* [Supplied material]
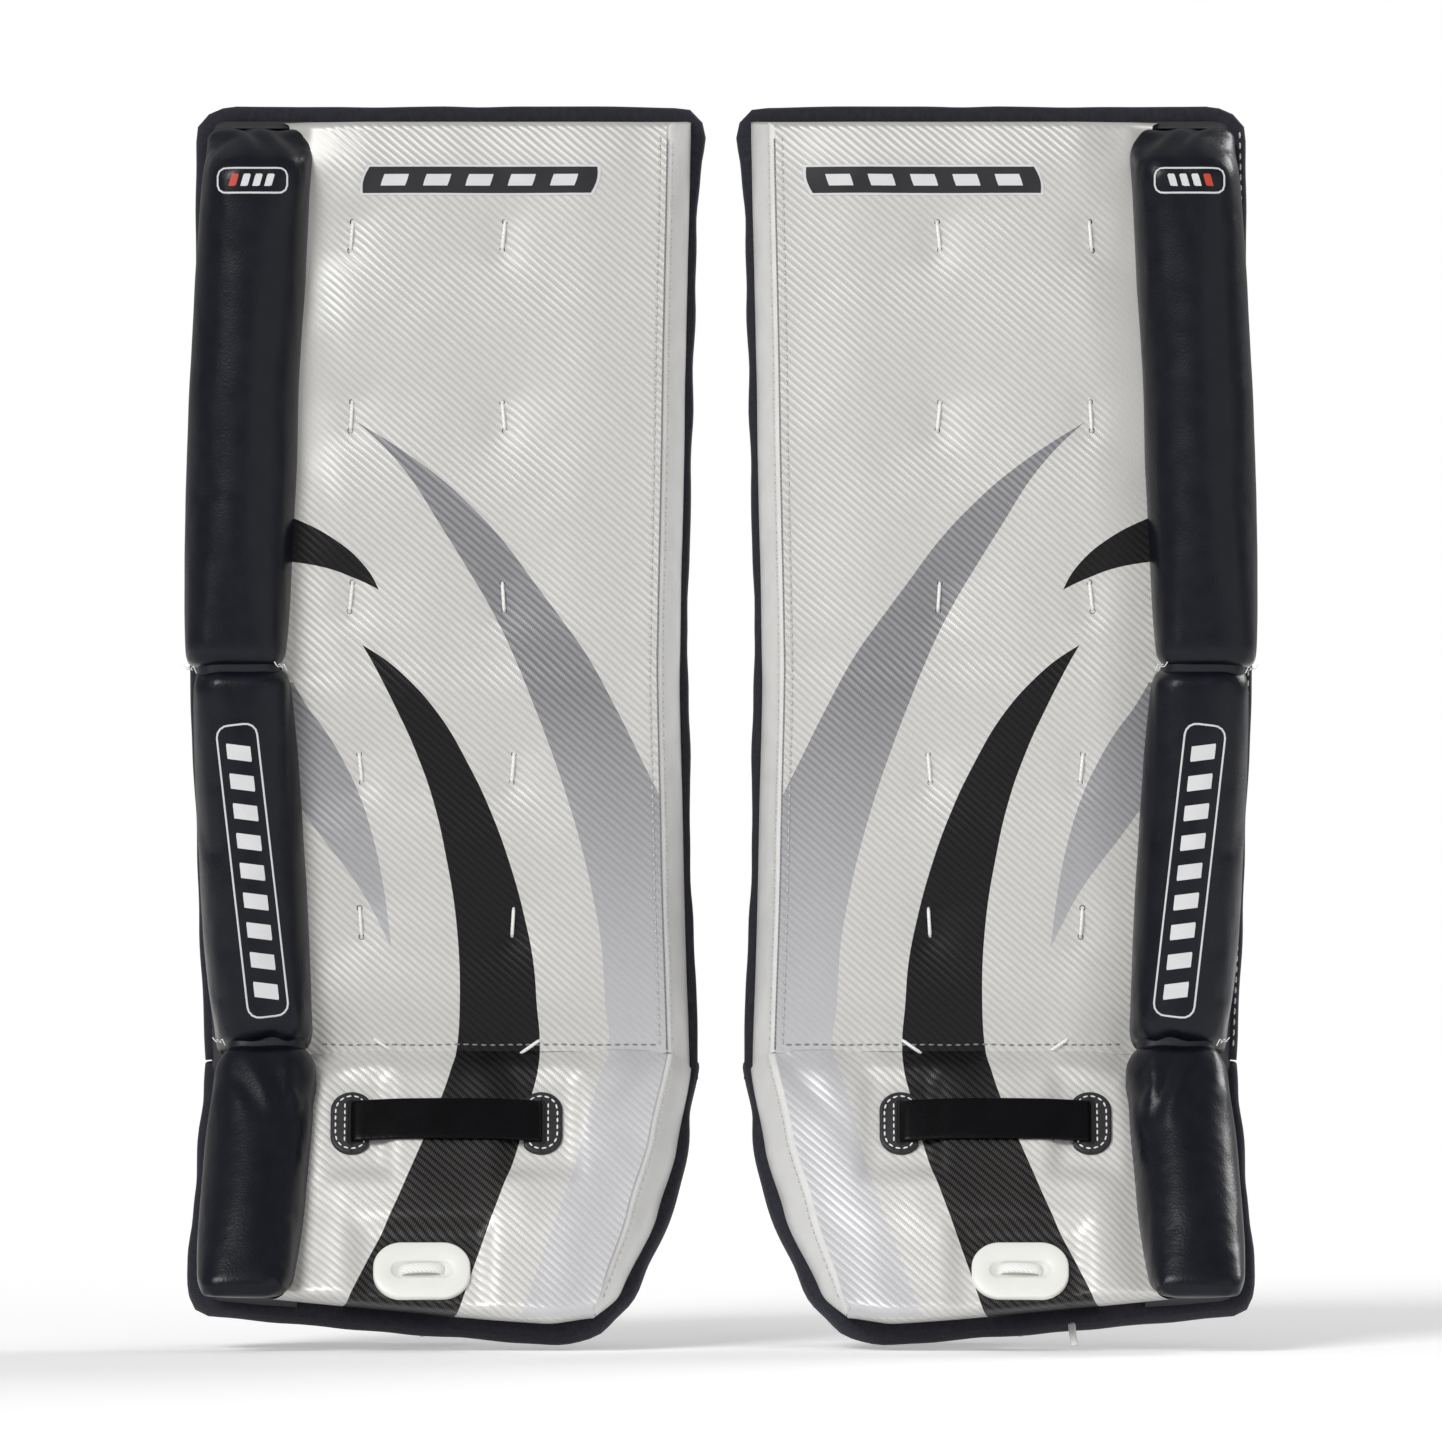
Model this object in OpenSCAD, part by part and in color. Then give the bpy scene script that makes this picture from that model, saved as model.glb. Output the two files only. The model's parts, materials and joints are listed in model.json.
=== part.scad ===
// Pair of ice hockey goalie leg pads, standing upright with their faces towards -Y.
// Each pad is a thigh, a shin and a boot section. They flex at a knee break and an ankle
// break, and each section is a foam core inside a front cover and a backing panel, with a
// padded roll down its lateral side. Two calf wings and a boot strap hold the leg behind.
// The origin is the middle of the right pad's leg channel, at calf height.
// Right and left are the wearer's, so the right pad has the lower X.

/* [Sections] */
// Height of the knee break above the floor
knee_height = 346; // [335:1:357]
// Height of the ankle seam on the face above the floor
ankle_height = 150; // [145:1:155]
// Length of the thigh section above the knee break
thigh_length = 297; // [285:1:310]
// Backward lean of the thigh section, in degrees
thigh_lean = 4; // [0:0.5:6]
// Forward slope of the boot section, in degrees
boot_slope = 32; // [30:0.5:34]
// Distance between the centre lines of the two pads
pad_spacing = 292; // [290:1:340]

/* [Layers] */
// Thickness of the foam core
core_depth = 45; // [42:1:48]
// Thickness of the front cover
cover = 2; // [1.6:0.1:2.4]
// Thickness of the backing panel
backing = 3; // [2.5:0.5:4]
// Depth of the flex axis behind the front of the face
axis_depth = 30; // [28:1:32]
// Depth of the bound rim round the backing
rim_depth = 10; // [8:1:12]

/* [Outer roll] */
// Depth of the roll from front to back
roll_depth = 54; // [50:1:56]
// Distance that the roll stands out in front of the face
roll_proud = 21; // [18:1:22]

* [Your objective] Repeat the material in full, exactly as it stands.

* [In response]
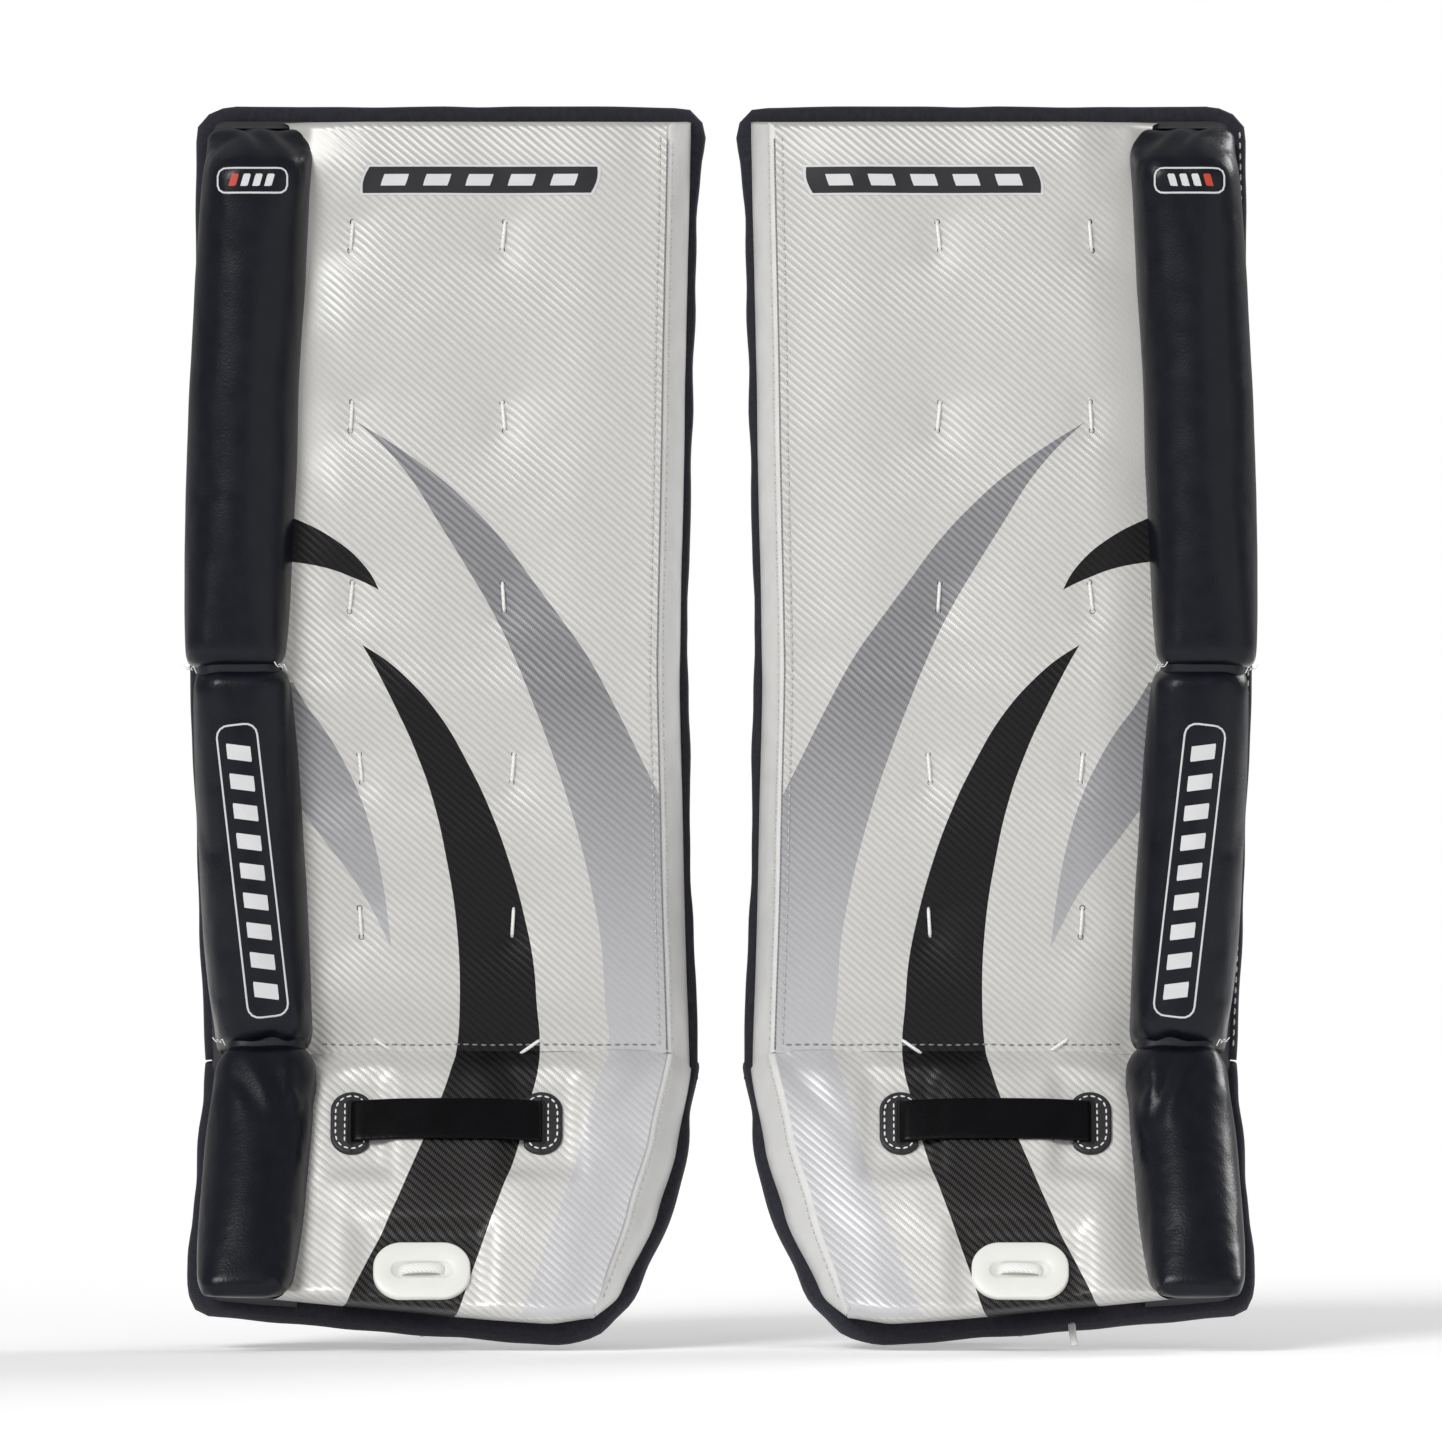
Model this object in OpenSCAD, part by part and in color. Then give the bpy scene script that makes this picture from that model, saved as model.glb. Output the two files only. The model's parts, materials and joints are listed in model.json.
=== part.scad ===
// Pair of ice hockey goalie leg pads, standing upright with their faces towards -Y.
// Each pad is a thigh, a shin and a boot section. They flex at a knee break and an ankle
// break, and each section is a foam core inside a front cover and a backing panel, with a
// padded roll down its lateral side. Two calf wings and a boot strap hold the leg behind.
// The origin is the middle of the right pad's leg channel, at calf height.
// Right and left are the wearer's, so the right pad has the lower X.

/* [Sections] */
// Height of the knee break above the floor
knee_height = 346; // [335:1:357]
// Height of the ankle seam on the face above the floor
ankle_height = 150; // [145:1:155]
// Length of the thigh section above the knee break
thigh_length = 297; // [285:1:310]
// Backward lean of the thigh section, in degrees
thigh_lean = 4; // [0:0.5:6]
// Forward slope of the boot section, in degrees
boot_slope = 32; // [30:0.5:34]
// Distance between the centre lines of the two pads
pad_spacing = 292; // [290:1:340]

/* [Layers] */
// Thickness of the foam core
core_depth = 45; // [42:1:48]
// Thickness of the front cover
cover = 2; // [1.6:0.1:2.4]
// Thickness of the backing panel
backing = 3; // [2.5:0.5:4]
// Depth of the flex axis behind the front of the face
axis_depth = 30; // [28:1:32]
// Depth of the bound rim round the backing
rim_depth = 10; // [8:1:12]

/* [Outer roll] */
// Depth of the roll from front to back
roll_depth = 54; // [50:1:56]
// Distance that the roll stands out in front of the face
roll_proud = 21; // [18:1:22]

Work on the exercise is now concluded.